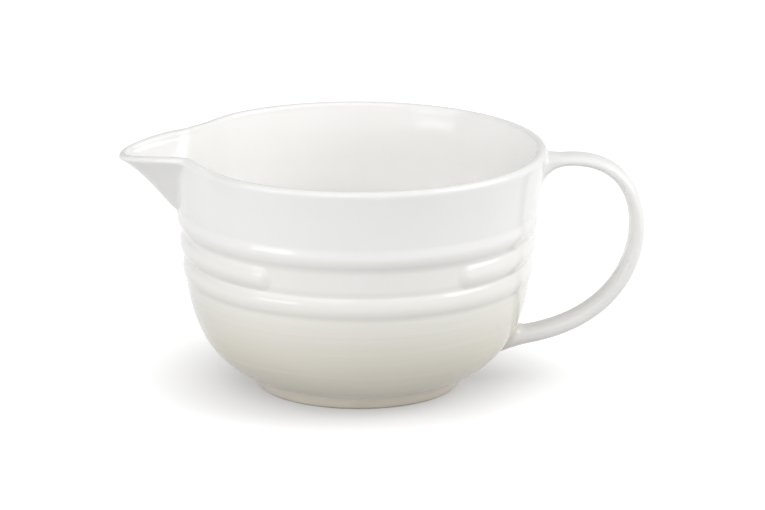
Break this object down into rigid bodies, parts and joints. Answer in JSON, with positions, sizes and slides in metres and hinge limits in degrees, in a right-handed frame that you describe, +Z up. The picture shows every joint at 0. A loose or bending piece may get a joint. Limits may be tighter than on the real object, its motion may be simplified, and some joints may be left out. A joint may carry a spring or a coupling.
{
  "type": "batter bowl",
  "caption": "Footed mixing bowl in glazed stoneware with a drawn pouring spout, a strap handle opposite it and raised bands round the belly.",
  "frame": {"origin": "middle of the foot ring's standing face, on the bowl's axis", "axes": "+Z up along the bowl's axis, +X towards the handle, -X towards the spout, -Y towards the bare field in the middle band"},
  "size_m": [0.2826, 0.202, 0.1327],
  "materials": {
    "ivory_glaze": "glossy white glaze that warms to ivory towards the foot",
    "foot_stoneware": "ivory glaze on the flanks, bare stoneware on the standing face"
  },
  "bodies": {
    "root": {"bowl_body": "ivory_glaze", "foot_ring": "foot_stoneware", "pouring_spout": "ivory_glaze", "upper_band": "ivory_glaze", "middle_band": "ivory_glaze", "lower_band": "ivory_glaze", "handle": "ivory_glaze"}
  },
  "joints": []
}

*Task details:* Repeat the preceding lines exactly, please, every one of them.

*Task solution:*
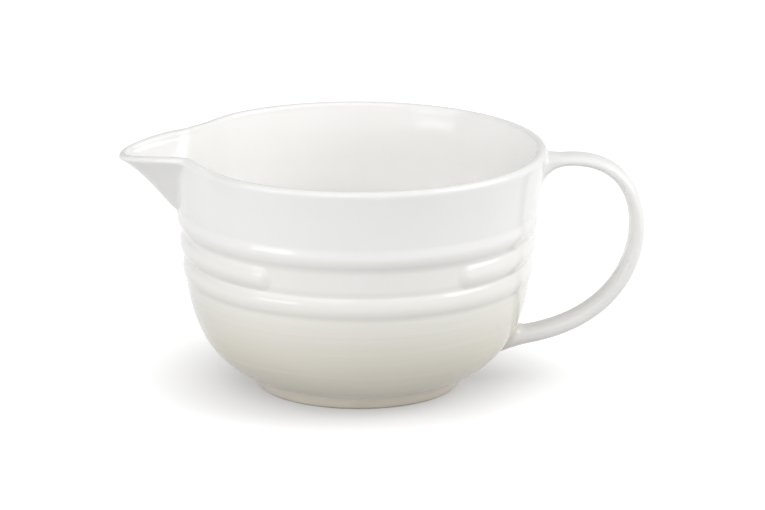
Break this object down into rigid bodies, parts and joints. Answer in JSON, with positions, sizes and slides in metres and hinge limits in degrees, in a right-handed frame that you describe, +Z up. The picture shows every joint at 0. A loose or bending piece may get a joint. Limits may be tighter than on the real object, its motion may be simplified, and some joints may be left out. A joint may carry a spring or a coupling.
{
  "type": "batter bowl",
  "caption": "Footed mixing bowl in glazed stoneware with a drawn pouring spout, a strap handle opposite it and raised bands round the belly.",
  "frame": {"origin": "middle of the foot ring's standing face, on the bowl's axis", "axes": "+Z up along the bowl's axis, +X towards the handle, -X towards the spout, -Y towards the bare field in the middle band"},
  "size_m": [0.2826, 0.202, 0.1327],
  "materials": {
    "ivory_glaze": "glossy white glaze that warms to ivory towards the foot",
    "foot_stoneware": "ivory glaze on the flanks, bare stoneware on the standing face"
  },
  "bodies": {
    "root": {"bowl_body": "ivory_glaze", "foot_ring": "foot_stoneware", "pouring_spout": "ivory_glaze", "upper_band": "ivory_glaze", "middle_band": "ivory_glaze", "lower_band": "ivory_glaze", "handle": "ivory_glaze"}
  },
  "joints": []
}